[Data block]
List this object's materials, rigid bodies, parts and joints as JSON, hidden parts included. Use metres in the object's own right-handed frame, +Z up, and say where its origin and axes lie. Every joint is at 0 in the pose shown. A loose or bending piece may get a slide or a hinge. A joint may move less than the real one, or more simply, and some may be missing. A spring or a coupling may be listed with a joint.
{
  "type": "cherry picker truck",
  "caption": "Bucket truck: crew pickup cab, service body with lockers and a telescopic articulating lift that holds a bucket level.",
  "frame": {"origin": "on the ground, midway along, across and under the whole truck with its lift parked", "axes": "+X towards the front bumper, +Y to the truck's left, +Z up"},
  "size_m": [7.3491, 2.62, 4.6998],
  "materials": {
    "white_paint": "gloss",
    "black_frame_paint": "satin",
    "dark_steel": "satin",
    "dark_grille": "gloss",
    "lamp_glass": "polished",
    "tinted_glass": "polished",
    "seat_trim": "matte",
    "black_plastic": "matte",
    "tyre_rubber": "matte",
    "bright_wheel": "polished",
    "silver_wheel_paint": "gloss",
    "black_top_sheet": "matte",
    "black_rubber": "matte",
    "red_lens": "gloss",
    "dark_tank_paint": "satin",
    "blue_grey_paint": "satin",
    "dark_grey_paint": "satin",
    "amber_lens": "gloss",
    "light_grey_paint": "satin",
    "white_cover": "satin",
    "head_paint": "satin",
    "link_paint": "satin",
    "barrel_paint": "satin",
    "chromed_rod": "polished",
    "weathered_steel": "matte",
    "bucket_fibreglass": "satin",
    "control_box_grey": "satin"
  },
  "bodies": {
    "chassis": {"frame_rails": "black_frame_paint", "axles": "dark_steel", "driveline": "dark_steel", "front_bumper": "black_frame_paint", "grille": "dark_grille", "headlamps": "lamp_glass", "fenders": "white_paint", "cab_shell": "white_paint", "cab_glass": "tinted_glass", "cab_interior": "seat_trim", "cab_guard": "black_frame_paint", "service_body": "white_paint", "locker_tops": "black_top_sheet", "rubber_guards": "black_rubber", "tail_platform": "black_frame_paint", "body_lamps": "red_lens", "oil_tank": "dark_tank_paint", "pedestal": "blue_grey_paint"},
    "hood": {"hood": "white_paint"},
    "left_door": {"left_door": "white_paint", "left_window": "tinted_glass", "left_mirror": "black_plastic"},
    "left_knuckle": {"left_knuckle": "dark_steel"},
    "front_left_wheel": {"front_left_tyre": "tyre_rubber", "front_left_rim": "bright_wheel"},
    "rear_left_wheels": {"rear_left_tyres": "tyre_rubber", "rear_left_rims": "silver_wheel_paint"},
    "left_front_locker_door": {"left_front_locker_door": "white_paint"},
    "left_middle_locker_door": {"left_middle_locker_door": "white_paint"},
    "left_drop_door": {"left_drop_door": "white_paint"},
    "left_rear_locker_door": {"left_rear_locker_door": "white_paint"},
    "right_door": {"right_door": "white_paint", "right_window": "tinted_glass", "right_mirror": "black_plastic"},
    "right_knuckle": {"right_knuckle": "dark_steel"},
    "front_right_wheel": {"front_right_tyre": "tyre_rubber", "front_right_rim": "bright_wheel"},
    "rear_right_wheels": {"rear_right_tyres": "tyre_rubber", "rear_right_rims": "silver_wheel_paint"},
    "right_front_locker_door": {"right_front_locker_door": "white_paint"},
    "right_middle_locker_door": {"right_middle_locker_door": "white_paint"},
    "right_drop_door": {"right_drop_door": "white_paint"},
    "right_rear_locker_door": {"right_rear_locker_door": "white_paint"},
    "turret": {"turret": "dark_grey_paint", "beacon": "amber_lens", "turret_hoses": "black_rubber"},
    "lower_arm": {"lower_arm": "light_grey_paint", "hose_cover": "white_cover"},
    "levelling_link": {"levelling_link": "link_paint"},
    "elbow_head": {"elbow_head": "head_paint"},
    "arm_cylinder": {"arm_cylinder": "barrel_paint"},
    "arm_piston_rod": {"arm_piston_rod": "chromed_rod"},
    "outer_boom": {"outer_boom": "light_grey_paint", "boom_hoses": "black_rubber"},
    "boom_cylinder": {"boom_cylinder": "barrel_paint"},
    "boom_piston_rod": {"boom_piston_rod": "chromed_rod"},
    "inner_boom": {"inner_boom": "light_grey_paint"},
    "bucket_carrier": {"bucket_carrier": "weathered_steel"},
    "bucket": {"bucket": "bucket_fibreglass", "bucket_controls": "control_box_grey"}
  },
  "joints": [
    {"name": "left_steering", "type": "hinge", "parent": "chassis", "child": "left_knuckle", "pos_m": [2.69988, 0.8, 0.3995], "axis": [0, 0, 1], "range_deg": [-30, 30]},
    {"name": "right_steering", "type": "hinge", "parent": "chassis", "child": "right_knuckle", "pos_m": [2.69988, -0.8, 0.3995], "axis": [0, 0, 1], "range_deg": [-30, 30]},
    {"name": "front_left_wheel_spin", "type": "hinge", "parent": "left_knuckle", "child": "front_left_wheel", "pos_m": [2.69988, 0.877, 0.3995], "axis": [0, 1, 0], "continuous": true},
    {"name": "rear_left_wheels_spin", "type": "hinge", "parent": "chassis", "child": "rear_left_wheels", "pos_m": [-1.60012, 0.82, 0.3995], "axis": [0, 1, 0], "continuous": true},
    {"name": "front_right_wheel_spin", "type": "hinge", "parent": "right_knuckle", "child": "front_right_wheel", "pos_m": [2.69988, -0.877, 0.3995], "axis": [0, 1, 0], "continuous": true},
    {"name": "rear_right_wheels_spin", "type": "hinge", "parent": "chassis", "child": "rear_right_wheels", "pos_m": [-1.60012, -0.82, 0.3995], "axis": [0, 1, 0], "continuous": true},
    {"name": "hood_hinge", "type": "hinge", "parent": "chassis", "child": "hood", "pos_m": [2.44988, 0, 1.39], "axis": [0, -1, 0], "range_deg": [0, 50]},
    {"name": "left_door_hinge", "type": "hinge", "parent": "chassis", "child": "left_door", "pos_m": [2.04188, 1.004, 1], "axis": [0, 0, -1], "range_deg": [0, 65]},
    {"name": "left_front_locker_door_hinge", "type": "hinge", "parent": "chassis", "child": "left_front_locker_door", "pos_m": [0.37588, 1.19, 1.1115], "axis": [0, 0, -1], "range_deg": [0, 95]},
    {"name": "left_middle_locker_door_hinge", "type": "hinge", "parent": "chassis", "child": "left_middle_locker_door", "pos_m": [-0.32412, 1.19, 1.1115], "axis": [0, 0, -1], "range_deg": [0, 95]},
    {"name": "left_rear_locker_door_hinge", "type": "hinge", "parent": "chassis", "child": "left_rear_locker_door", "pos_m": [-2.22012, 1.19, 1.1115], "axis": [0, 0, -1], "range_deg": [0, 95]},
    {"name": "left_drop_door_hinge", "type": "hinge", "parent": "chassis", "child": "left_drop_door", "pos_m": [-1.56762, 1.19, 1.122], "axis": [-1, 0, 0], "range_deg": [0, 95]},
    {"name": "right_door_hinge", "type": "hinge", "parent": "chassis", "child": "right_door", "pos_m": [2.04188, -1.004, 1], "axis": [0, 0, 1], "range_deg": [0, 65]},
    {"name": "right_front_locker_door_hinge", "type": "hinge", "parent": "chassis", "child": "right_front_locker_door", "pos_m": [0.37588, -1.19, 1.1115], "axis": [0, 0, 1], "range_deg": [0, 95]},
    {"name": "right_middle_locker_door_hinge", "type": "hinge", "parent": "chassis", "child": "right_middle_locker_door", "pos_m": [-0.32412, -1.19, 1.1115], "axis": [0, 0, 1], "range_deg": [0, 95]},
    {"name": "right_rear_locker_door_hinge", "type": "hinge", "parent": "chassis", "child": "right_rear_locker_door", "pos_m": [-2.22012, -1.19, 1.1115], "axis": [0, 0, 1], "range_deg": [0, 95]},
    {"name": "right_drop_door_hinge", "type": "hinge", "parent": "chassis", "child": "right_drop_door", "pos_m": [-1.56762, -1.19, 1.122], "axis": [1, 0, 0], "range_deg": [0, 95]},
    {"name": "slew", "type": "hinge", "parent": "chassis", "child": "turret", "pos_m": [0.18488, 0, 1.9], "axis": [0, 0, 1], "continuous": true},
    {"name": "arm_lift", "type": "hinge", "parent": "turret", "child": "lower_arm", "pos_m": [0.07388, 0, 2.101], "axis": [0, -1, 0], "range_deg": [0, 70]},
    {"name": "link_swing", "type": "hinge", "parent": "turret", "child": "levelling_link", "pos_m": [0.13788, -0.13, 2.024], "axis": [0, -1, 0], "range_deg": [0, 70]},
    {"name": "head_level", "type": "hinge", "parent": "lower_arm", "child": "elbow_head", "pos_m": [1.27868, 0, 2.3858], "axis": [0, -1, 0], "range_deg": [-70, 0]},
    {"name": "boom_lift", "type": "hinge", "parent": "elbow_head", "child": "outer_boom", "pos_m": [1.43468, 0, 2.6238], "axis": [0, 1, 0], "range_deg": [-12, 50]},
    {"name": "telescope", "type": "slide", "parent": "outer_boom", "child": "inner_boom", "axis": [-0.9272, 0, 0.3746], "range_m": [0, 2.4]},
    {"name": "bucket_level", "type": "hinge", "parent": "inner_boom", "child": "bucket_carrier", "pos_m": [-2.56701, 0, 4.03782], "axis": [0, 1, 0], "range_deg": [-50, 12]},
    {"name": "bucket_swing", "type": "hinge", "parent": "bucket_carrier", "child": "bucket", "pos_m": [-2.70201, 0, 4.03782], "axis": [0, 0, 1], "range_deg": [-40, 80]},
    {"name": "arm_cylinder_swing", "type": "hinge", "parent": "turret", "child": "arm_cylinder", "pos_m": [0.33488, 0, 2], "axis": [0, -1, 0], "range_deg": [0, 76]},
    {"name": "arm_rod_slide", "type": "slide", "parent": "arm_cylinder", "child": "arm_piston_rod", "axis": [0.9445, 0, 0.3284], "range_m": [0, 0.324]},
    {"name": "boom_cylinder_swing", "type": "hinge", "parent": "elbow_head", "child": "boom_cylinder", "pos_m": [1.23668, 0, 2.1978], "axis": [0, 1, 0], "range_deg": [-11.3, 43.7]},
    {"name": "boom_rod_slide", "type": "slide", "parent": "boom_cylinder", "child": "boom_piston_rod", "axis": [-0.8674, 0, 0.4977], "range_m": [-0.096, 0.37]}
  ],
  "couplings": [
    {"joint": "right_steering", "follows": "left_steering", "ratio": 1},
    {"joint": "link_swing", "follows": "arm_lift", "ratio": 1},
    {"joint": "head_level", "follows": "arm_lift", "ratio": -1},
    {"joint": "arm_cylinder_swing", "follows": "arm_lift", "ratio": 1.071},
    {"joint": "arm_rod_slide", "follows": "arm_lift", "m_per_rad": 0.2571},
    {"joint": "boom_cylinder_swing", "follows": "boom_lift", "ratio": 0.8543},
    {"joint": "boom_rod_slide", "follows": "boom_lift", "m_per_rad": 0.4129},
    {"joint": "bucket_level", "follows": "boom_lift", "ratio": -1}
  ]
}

[Directive] Tally up the lines in the preceding listing that contain the string "materials". Respond with the number and nothing else.

[Worked answer] 2